DATA TO PROCESS –
** START **
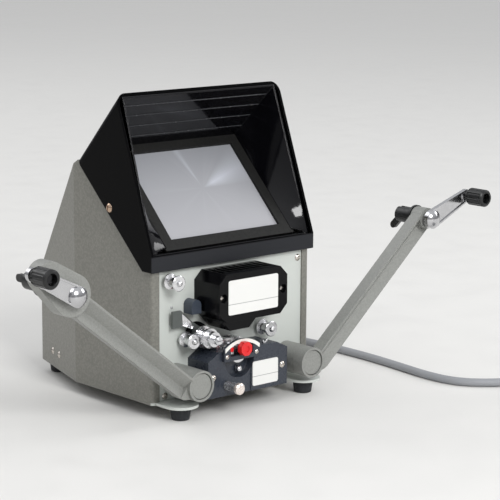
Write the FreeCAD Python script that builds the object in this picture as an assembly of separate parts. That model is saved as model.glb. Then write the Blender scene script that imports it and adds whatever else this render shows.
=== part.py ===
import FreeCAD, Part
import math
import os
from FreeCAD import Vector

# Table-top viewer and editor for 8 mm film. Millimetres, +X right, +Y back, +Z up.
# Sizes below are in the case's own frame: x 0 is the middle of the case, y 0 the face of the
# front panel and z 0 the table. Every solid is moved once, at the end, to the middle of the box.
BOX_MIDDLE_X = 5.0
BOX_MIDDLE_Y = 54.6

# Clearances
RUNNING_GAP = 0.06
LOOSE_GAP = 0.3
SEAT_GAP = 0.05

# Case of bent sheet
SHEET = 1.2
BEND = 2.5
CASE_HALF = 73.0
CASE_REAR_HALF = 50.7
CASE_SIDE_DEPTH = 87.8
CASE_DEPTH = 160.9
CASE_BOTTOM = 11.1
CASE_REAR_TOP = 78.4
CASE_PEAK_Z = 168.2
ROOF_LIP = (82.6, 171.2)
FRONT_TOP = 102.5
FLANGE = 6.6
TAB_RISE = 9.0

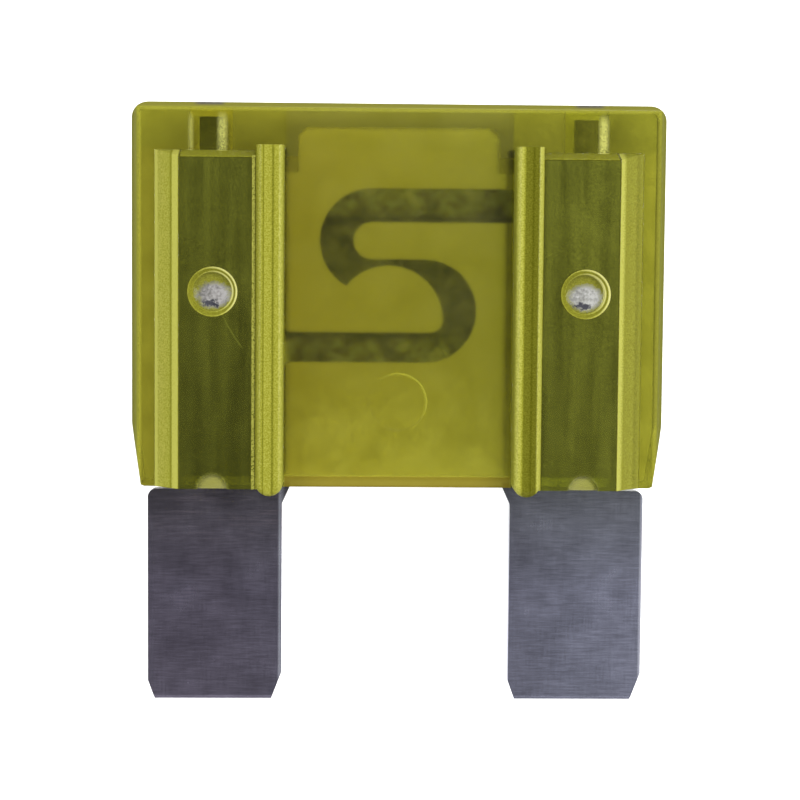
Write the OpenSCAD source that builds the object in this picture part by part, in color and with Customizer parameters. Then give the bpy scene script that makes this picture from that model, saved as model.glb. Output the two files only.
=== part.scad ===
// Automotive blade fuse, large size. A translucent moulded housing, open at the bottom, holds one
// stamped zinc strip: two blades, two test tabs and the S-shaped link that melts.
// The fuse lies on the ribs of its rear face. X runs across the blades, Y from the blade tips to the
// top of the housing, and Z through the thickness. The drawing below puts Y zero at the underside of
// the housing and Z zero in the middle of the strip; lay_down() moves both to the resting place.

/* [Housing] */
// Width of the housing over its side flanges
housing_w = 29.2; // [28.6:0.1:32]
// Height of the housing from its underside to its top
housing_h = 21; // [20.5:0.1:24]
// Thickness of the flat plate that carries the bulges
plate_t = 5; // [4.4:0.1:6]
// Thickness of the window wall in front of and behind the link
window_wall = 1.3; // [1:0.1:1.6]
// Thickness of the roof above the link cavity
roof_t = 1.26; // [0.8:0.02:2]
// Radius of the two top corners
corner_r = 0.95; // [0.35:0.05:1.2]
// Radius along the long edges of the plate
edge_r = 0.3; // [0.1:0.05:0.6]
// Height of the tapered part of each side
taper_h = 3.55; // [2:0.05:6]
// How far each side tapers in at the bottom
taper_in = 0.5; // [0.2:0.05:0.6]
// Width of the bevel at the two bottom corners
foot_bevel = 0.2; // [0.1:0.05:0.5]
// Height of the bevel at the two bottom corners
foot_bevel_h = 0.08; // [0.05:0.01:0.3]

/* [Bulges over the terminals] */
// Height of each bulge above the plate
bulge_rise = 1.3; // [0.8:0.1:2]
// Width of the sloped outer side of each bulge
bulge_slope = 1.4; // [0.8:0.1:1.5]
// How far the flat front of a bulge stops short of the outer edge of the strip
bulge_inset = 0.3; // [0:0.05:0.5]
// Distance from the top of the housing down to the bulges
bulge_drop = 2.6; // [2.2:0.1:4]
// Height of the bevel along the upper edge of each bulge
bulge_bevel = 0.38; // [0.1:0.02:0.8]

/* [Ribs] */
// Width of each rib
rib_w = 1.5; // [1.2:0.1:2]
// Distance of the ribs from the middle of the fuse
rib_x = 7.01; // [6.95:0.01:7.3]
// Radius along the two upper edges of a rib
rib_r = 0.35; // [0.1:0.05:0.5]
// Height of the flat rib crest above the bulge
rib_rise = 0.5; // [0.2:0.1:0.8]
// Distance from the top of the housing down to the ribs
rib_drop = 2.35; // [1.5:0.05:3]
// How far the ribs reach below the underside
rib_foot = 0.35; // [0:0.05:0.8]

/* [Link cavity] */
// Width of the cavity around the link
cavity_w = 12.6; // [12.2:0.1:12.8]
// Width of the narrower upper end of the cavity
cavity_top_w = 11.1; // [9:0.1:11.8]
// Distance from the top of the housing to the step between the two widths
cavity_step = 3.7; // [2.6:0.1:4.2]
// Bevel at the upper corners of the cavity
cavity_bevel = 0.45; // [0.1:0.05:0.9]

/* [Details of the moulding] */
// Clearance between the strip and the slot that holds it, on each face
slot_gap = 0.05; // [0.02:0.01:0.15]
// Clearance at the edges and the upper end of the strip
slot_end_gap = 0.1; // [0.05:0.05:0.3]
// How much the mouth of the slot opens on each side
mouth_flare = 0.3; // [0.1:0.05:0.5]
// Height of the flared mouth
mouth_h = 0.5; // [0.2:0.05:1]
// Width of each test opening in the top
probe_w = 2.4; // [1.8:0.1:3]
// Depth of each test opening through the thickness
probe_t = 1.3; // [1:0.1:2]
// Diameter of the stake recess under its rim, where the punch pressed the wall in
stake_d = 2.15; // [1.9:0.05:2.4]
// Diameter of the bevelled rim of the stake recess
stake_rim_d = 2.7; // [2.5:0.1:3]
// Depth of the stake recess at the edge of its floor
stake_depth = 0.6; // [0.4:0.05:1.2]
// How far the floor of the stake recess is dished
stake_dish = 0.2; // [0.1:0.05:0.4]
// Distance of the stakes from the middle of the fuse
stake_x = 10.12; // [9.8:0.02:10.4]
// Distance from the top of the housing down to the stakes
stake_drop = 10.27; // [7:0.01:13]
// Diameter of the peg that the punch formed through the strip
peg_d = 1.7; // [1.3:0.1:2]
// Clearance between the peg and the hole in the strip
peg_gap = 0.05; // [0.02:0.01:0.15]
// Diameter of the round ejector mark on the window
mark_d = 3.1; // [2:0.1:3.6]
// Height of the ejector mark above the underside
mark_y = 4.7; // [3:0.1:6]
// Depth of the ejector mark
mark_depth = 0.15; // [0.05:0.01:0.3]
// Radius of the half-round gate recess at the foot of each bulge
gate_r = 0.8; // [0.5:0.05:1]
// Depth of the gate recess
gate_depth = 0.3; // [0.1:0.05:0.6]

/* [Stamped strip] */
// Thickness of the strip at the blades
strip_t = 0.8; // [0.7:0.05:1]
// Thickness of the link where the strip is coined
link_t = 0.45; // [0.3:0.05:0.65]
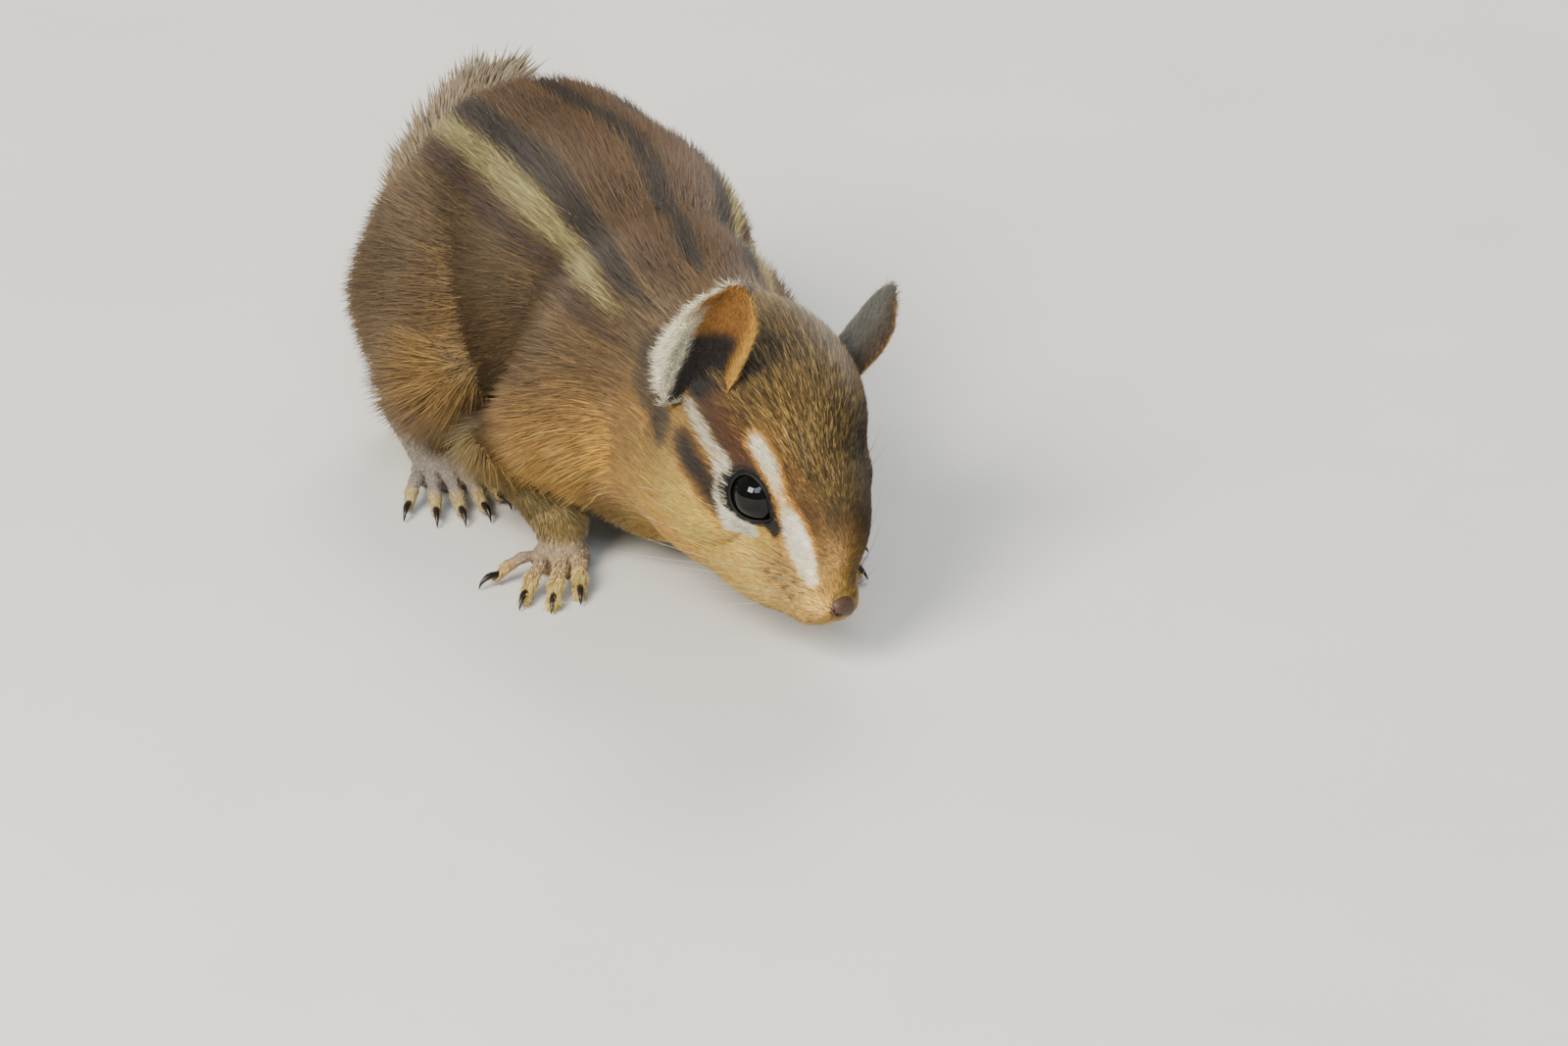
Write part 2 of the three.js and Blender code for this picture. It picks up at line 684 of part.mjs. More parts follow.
** END **
PROBLEM STATEMENT – Write out the whole listing exactly.

CORRECT RESPONSE –
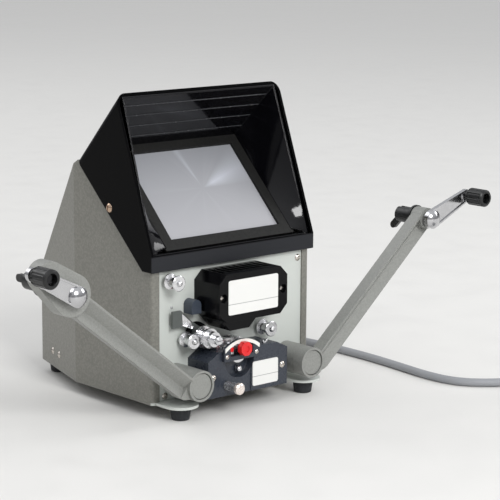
Write the FreeCAD Python script that builds the object in this picture as an assembly of separate parts. That model is saved as model.glb. Then write the Blender scene script that imports it and adds whatever else this render shows.
=== part.py ===
import FreeCAD, Part
import math
import os
from FreeCAD import Vector

# Table-top viewer and editor for 8 mm film. Millimetres, +X right, +Y back, +Z up.
# Sizes below are in the case's own frame: x 0 is the middle of the case, y 0 the face of the
# front panel and z 0 the table. Every solid is moved once, at the end, to the middle of the box.
BOX_MIDDLE_X = 5.0
BOX_MIDDLE_Y = 54.6

# Clearances
RUNNING_GAP = 0.06
LOOSE_GAP = 0.3
SEAT_GAP = 0.05

# Case of bent sheet
SHEET = 1.2
BEND = 2.5
CASE_HALF = 73.0
CASE_REAR_HALF = 50.7
CASE_SIDE_DEPTH = 87.8
CASE_DEPTH = 160.9
CASE_BOTTOM = 11.1
CASE_REAR_TOP = 78.4
CASE_PEAK_Z = 168.2
ROOF_LIP = (82.6, 171.2)
FRONT_TOP = 102.5
FLANGE = 6.6
TAB_RISE = 9.0

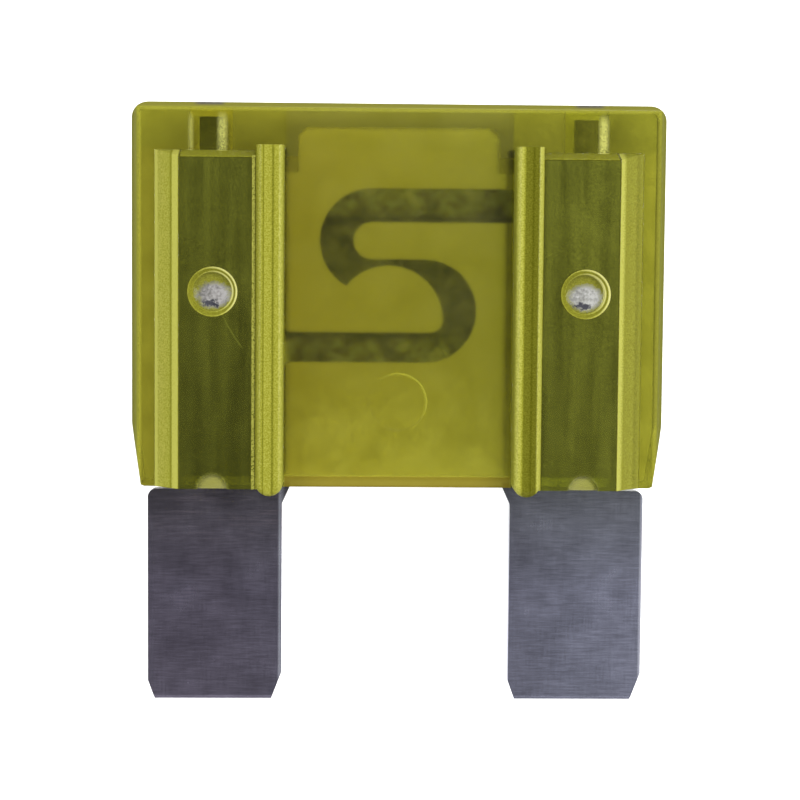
Write the OpenSCAD source that builds the object in this picture part by part, in color and with Customizer parameters. Then give the bpy scene script that makes this picture from that model, saved as model.glb. Output the two files only.
=== part.scad ===
// Automotive blade fuse, large size. A translucent moulded housing, open at the bottom, holds one
// stamped zinc strip: two blades, two test tabs and the S-shaped link that melts.
// The fuse lies on the ribs of its rear face. X runs across the blades, Y from the blade tips to the
// top of the housing, and Z through the thickness. The drawing below puts Y zero at the underside of
// the housing and Z zero in the middle of the strip; lay_down() moves both to the resting place.

/* [Housing] */
// Width of the housing over its side flanges
housing_w = 29.2; // [28.6:0.1:32]
// Height of the housing from its underside to its top
housing_h = 21; // [20.5:0.1:24]
// Thickness of the flat plate that carries the bulges
plate_t = 5; // [4.4:0.1:6]
// Thickness of the window wall in front of and behind the link
window_wall = 1.3; // [1:0.1:1.6]
// Thickness of the roof above the link cavity
roof_t = 1.26; // [0.8:0.02:2]
// Radius of the two top corners
corner_r = 0.95; // [0.35:0.05:1.2]
// Radius along the long edges of the plate
edge_r = 0.3; // [0.1:0.05:0.6]
// Height of the tapered part of each side
taper_h = 3.55; // [2:0.05:6]
// How far each side tapers in at the bottom
taper_in = 0.5; // [0.2:0.05:0.6]
// Width of the bevel at the two bottom corners
foot_bevel = 0.2; // [0.1:0.05:0.5]
// Height of the bevel at the two bottom corners
foot_bevel_h = 0.08; // [0.05:0.01:0.3]

/* [Bulges over the terminals] */
// Height of each bulge above the plate
bulge_rise = 1.3; // [0.8:0.1:2]
// Width of the sloped outer side of each bulge
bulge_slope = 1.4; // [0.8:0.1:1.5]
// How far the flat front of a bulge stops short of the outer edge of the strip
bulge_inset = 0.3; // [0:0.05:0.5]
// Distance from the top of the housing down to the bulges
bulge_drop = 2.6; // [2.2:0.1:4]
// Height of the bevel along the upper edge of each bulge
bulge_bevel = 0.38; // [0.1:0.02:0.8]

/* [Ribs] */
// Width of each rib
rib_w = 1.5; // [1.2:0.1:2]
// Distance of the ribs from the middle of the fuse
rib_x = 7.01; // [6.95:0.01:7.3]
// Radius along the two upper edges of a rib
rib_r = 0.35; // [0.1:0.05:0.5]
// Height of the flat rib crest above the bulge
rib_rise = 0.5; // [0.2:0.1:0.8]
// Distance from the top of the housing down to the ribs
rib_drop = 2.35; // [1.5:0.05:3]
// How far the ribs reach below the underside
rib_foot = 0.35; // [0:0.05:0.8]

/* [Link cavity] */
// Width of the cavity around the link
cavity_w = 12.6; // [12.2:0.1:12.8]
// Width of the narrower upper end of the cavity
cavity_top_w = 11.1; // [9:0.1:11.8]
// Distance from the top of the housing to the step between the two widths
cavity_step = 3.7; // [2.6:0.1:4.2]
// Bevel at the upper corners of the cavity
cavity_bevel = 0.45; // [0.1:0.05:0.9]

/* [Details of the moulding] */
// Clearance between the strip and the slot that holds it, on each face
slot_gap = 0.05; // [0.02:0.01:0.15]
// Clearance at the edges and the upper end of the strip
slot_end_gap = 0.1; // [0.05:0.05:0.3]
// How much the mouth of the slot opens on each side
mouth_flare = 0.3; // [0.1:0.05:0.5]
// Height of the flared mouth
mouth_h = 0.5; // [0.2:0.05:1]
// Width of each test opening in the top
probe_w = 2.4; // [1.8:0.1:3]
// Depth of each test opening through the thickness
probe_t = 1.3; // [1:0.1:2]
// Diameter of the stake recess under its rim, where the punch pressed the wall in
stake_d = 2.15; // [1.9:0.05:2.4]
// Diameter of the bevelled rim of the stake recess
stake_rim_d = 2.7; // [2.5:0.1:3]
// Depth of the stake recess at the edge of its floor
stake_depth = 0.6; // [0.4:0.05:1.2]
// How far the floor of the stake recess is dished
stake_dish = 0.2; // [0.1:0.05:0.4]
// Distance of the stakes from the middle of the fuse
stake_x = 10.12; // [9.8:0.02:10.4]
// Distance from the top of the housing down to the stakes
stake_drop = 10.27; // [7:0.01:13]
// Diameter of the peg that the punch formed through the strip
peg_d = 1.7; // [1.3:0.1:2]
// Clearance between the peg and the hole in the strip
peg_gap = 0.05; // [0.02:0.01:0.15]
// Diameter of the round ejector mark on the window
mark_d = 3.1; // [2:0.1:3.6]
// Height of the ejector mark above the underside
mark_y = 4.7; // [3:0.1:6]
// Depth of the ejector mark
mark_depth = 0.15; // [0.05:0.01:0.3]
// Radius of the half-round gate recess at the foot of each bulge
gate_r = 0.8; // [0.5:0.05:1]
// Depth of the gate recess
gate_depth = 0.3; // [0.1:0.05:0.6]

/* [Stamped strip] */
// Thickness of the strip at the blades
strip_t = 0.8; // [0.7:0.05:1]
// Thickness of the link where the strip is coined
link_t = 0.45; // [0.3:0.05:0.65]
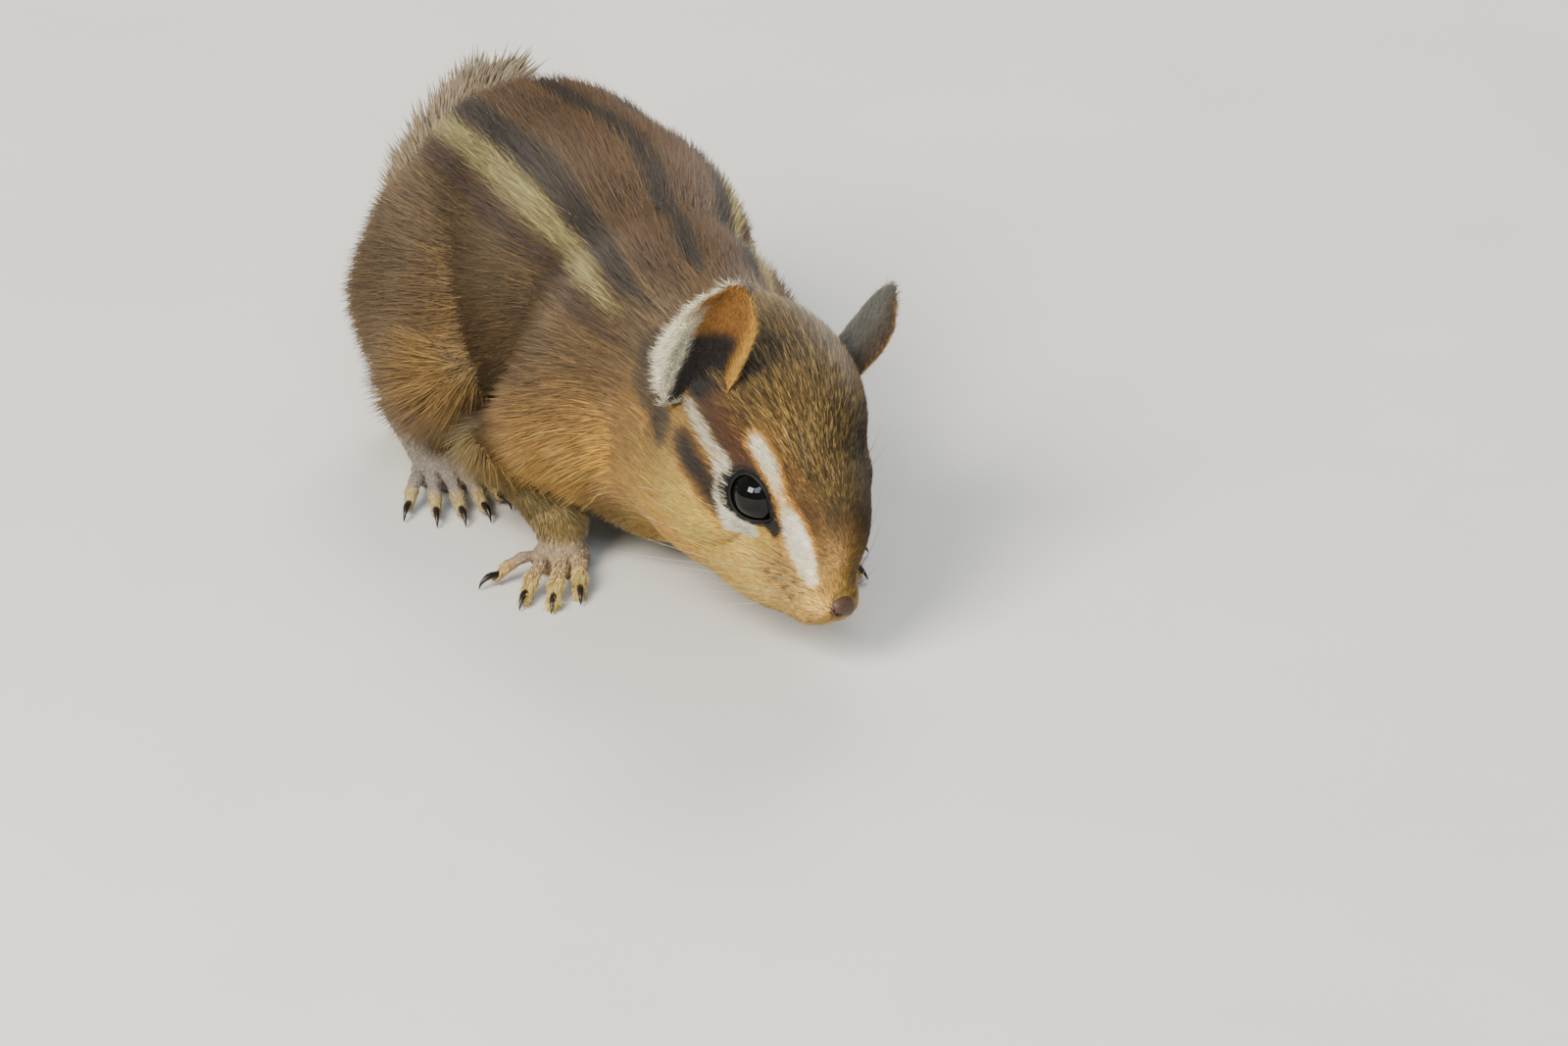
Write part 2 of the three.js and Blender code for this picture. It picks up at line 684 of part.mjs. More parts follow.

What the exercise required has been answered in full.